* _The input_
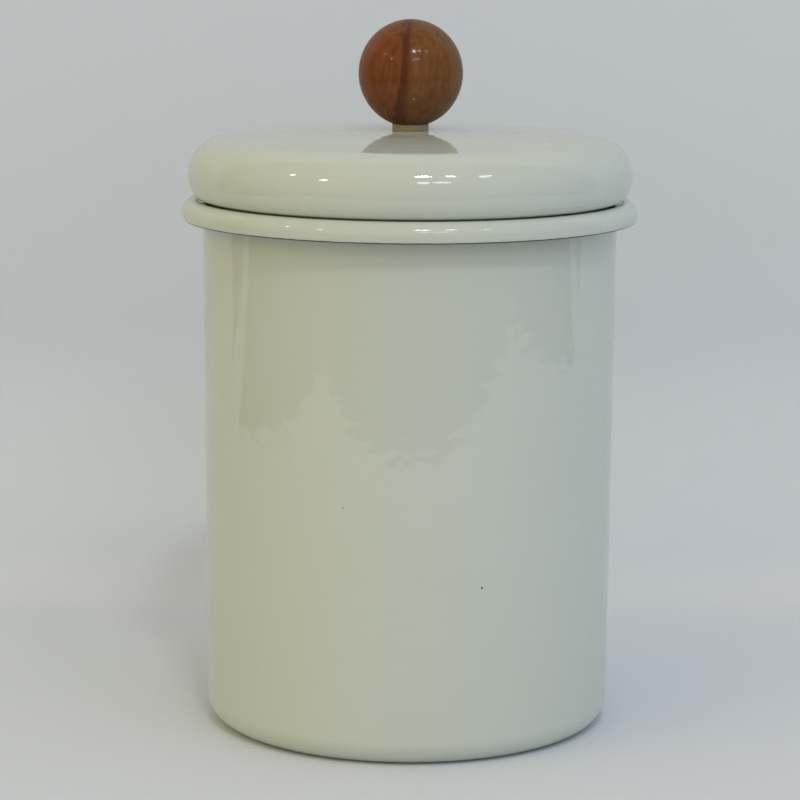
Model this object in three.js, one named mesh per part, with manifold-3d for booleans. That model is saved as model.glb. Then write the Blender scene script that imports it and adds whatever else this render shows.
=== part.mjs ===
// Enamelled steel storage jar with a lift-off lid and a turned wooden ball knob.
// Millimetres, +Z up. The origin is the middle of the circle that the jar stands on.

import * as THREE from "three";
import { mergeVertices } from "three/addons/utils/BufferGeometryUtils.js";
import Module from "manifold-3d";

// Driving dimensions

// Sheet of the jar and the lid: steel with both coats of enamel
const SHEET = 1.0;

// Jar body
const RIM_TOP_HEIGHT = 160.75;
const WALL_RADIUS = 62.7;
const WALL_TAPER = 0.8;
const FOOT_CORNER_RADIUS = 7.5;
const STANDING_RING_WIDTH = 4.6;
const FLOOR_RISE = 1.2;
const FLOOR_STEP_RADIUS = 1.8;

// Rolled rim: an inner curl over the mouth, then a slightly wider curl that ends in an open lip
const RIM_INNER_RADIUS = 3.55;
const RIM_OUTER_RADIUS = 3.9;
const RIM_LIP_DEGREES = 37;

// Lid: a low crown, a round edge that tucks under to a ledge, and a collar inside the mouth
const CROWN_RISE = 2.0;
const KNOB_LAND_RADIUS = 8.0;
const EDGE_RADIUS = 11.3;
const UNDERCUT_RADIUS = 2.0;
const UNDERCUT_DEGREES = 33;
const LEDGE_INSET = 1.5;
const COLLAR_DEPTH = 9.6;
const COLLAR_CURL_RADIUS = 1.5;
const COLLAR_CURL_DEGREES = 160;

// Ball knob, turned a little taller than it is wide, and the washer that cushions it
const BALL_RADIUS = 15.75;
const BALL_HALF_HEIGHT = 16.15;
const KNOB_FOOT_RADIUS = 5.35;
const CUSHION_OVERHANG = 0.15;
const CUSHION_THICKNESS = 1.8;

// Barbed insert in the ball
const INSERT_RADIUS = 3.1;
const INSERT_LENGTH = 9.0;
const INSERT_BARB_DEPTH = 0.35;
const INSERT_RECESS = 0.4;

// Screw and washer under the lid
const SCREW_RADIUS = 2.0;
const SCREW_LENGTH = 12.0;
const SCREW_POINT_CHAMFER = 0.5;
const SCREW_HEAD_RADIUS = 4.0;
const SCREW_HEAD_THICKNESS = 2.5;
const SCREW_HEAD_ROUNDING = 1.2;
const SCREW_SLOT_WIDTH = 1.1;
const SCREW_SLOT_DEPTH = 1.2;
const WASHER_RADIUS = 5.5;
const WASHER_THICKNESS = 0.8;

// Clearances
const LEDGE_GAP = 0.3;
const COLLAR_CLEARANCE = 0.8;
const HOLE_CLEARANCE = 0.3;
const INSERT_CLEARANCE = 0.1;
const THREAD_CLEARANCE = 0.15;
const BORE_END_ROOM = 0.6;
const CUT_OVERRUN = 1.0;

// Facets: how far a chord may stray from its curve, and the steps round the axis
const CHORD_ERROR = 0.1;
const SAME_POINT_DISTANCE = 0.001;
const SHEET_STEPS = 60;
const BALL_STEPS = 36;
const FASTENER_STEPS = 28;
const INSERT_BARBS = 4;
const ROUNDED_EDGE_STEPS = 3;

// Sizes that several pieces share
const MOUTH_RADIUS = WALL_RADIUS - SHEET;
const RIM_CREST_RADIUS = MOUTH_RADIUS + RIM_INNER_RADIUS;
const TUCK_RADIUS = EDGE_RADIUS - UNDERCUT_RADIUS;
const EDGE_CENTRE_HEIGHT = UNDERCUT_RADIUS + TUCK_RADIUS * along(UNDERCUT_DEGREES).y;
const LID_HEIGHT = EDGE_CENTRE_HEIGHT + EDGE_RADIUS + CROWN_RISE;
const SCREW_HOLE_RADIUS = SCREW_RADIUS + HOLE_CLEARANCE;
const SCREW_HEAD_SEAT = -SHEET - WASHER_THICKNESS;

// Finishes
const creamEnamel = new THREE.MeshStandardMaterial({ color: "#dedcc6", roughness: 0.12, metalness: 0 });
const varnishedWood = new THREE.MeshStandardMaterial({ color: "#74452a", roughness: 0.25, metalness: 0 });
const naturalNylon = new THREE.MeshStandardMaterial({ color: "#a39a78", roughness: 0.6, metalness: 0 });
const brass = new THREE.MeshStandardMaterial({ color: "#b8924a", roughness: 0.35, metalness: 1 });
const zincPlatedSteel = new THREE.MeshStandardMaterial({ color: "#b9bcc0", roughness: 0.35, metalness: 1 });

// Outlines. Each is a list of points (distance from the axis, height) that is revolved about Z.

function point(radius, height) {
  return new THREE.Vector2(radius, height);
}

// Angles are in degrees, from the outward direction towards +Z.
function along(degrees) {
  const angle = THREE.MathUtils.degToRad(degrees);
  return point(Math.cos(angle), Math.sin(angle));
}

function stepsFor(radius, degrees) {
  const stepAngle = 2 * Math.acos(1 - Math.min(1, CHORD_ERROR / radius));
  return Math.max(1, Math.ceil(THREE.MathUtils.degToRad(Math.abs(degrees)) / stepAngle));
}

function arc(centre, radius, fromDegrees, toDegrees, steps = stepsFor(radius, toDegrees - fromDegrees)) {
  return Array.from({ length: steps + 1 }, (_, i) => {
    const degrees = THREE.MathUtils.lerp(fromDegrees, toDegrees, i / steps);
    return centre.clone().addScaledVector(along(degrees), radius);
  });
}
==
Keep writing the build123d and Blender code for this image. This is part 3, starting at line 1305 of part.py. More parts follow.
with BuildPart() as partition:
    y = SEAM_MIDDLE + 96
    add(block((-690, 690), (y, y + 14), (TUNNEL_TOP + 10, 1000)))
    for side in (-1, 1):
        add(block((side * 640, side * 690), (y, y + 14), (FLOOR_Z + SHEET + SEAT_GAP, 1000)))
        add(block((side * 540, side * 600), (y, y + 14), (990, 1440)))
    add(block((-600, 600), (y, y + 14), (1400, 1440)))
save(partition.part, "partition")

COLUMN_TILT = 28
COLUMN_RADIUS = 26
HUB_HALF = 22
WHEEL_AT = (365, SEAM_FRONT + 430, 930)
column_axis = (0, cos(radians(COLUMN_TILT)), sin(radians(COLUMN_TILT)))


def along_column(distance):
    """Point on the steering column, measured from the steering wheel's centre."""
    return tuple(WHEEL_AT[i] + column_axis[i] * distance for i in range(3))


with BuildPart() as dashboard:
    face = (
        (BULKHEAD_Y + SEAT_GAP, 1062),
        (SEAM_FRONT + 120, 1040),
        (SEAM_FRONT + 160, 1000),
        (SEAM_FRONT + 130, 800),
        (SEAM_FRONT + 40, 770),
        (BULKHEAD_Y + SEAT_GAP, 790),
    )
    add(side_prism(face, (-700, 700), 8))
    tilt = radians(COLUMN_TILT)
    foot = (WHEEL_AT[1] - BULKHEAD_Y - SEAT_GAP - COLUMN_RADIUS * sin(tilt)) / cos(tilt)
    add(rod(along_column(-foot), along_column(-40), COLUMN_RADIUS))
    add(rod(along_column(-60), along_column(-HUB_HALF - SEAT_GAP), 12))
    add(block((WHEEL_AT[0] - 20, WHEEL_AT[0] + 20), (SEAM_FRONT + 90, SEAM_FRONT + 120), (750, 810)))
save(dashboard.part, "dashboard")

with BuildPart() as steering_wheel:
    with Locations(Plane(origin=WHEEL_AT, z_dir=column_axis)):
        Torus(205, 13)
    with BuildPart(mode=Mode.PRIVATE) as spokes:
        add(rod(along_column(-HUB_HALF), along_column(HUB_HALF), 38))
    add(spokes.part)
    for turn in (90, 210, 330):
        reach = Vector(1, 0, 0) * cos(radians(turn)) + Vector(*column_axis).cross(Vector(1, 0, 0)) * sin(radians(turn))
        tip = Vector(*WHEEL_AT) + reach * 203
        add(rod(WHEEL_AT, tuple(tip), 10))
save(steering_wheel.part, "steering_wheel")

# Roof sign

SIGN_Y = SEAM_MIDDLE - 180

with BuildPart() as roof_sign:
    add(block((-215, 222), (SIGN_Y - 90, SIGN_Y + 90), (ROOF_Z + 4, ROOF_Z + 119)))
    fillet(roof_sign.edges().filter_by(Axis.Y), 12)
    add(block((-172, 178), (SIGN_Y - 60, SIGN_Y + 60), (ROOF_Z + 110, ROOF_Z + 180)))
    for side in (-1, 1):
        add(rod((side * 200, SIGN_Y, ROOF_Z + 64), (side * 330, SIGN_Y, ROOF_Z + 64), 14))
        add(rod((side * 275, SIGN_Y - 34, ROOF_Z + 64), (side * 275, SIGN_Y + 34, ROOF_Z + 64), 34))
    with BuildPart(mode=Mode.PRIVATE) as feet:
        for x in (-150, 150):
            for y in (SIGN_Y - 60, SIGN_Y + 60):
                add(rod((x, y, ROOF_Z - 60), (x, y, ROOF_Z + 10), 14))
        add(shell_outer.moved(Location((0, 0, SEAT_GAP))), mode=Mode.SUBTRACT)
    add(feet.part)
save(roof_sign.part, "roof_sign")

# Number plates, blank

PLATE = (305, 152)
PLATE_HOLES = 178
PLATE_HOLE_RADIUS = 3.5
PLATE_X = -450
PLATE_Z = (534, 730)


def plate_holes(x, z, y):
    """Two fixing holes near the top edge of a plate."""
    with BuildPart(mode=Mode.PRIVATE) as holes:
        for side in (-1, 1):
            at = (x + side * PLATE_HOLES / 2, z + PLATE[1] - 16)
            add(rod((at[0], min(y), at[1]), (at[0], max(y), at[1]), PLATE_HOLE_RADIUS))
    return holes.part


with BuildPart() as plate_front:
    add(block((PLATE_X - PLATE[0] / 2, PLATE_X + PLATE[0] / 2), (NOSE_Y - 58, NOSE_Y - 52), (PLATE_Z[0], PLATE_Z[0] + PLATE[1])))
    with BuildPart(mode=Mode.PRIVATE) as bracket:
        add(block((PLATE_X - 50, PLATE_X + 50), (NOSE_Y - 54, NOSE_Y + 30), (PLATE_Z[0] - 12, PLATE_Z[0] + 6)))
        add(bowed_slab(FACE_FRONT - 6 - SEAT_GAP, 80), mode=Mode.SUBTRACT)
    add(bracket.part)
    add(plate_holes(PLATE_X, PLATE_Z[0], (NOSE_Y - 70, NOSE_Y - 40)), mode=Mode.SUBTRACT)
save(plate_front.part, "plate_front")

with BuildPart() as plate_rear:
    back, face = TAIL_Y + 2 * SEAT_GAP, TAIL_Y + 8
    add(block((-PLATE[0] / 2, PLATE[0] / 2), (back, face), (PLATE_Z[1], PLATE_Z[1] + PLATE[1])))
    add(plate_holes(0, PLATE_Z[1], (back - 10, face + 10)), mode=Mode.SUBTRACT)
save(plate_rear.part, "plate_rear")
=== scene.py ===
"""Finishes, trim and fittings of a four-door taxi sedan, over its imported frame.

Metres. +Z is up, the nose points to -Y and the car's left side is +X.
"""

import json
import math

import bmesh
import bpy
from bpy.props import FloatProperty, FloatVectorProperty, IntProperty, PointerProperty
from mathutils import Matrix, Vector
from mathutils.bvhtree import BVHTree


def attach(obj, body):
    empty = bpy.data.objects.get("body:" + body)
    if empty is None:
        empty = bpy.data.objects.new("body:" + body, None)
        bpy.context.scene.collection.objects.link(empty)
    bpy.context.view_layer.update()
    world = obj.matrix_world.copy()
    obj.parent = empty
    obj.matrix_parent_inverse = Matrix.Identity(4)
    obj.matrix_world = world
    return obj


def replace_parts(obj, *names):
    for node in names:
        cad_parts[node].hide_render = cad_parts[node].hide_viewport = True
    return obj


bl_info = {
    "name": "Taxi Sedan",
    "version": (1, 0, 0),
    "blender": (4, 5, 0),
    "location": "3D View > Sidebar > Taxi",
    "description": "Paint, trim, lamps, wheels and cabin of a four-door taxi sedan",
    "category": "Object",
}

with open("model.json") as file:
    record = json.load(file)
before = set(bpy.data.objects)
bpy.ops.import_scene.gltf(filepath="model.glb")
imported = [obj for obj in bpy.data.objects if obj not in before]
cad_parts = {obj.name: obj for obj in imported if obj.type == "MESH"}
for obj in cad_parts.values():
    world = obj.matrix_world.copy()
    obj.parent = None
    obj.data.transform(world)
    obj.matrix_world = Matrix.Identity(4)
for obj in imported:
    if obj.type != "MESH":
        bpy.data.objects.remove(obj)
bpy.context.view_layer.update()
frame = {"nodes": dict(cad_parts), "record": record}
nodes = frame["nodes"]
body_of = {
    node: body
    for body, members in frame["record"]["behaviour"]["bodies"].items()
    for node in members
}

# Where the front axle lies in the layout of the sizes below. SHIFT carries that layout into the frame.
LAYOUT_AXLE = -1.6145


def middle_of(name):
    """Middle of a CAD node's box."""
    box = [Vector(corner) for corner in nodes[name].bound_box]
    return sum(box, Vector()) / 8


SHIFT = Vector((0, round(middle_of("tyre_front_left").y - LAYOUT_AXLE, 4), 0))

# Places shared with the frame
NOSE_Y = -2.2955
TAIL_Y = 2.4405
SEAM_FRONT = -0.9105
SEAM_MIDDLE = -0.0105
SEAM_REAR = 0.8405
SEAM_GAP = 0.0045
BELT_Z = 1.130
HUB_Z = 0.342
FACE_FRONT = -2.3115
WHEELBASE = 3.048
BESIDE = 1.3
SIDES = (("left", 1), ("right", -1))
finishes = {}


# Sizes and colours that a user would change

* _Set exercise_
Using the entries above, repeat only the lines from the one containing "add(plate_holes(0, PLATE_Z[1], (back" through the one containing "imported = [obj", end lines included.

* _Exercise solution_
    add(plate_holes(0, PLATE_Z[1], (back - 10, face + 10)), mode=Mode.SUBTRACT)
save(plate_rear.part, "plate_rear")
=== scene.py ===
"""Finishes, trim and fittings of a four-door taxi sedan, over its imported frame.

Metres. +Z is up, the nose points to -Y and the car's left side is +X.
"""

import json
import math

import bmesh
import bpy
from bpy.props import FloatProperty, FloatVectorProperty, IntProperty, PointerProperty
from mathutils import Matrix, Vector
from mathutils.bvhtree import BVHTree


def attach(obj, body):
    empty = bpy.data.objects.get("body:" + body)
    if empty is None:
        empty = bpy.data.objects.new("body:" + body, None)
        bpy.context.scene.collection.objects.link(empty)
    bpy.context.view_layer.update()
    world = obj.matrix_world.copy()
    obj.parent = empty
    obj.matrix_parent_inverse = Matrix.Identity(4)
    obj.matrix_world = world
    return obj


def replace_parts(obj, *names):
    for node in names:
        cad_parts[node].hide_render = cad_parts[node].hide_viewport = True
    return obj


bl_info = {
    "name": "Taxi Sedan",
    "version": (1, 0, 0),
    "blender": (4, 5, 0),
    "location": "3D View > Sidebar > Taxi",
    "description": "Paint, trim, lamps, wheels and cabin of a four-door taxi sedan",
    "category": "Object",
}

with open("model.json") as file:
    record = json.load(file)
before = set(bpy.data.objects)
bpy.ops.import_scene.gltf(filepath="model.glb")
imported = [obj for obj in bpy.data.objects if obj not in before]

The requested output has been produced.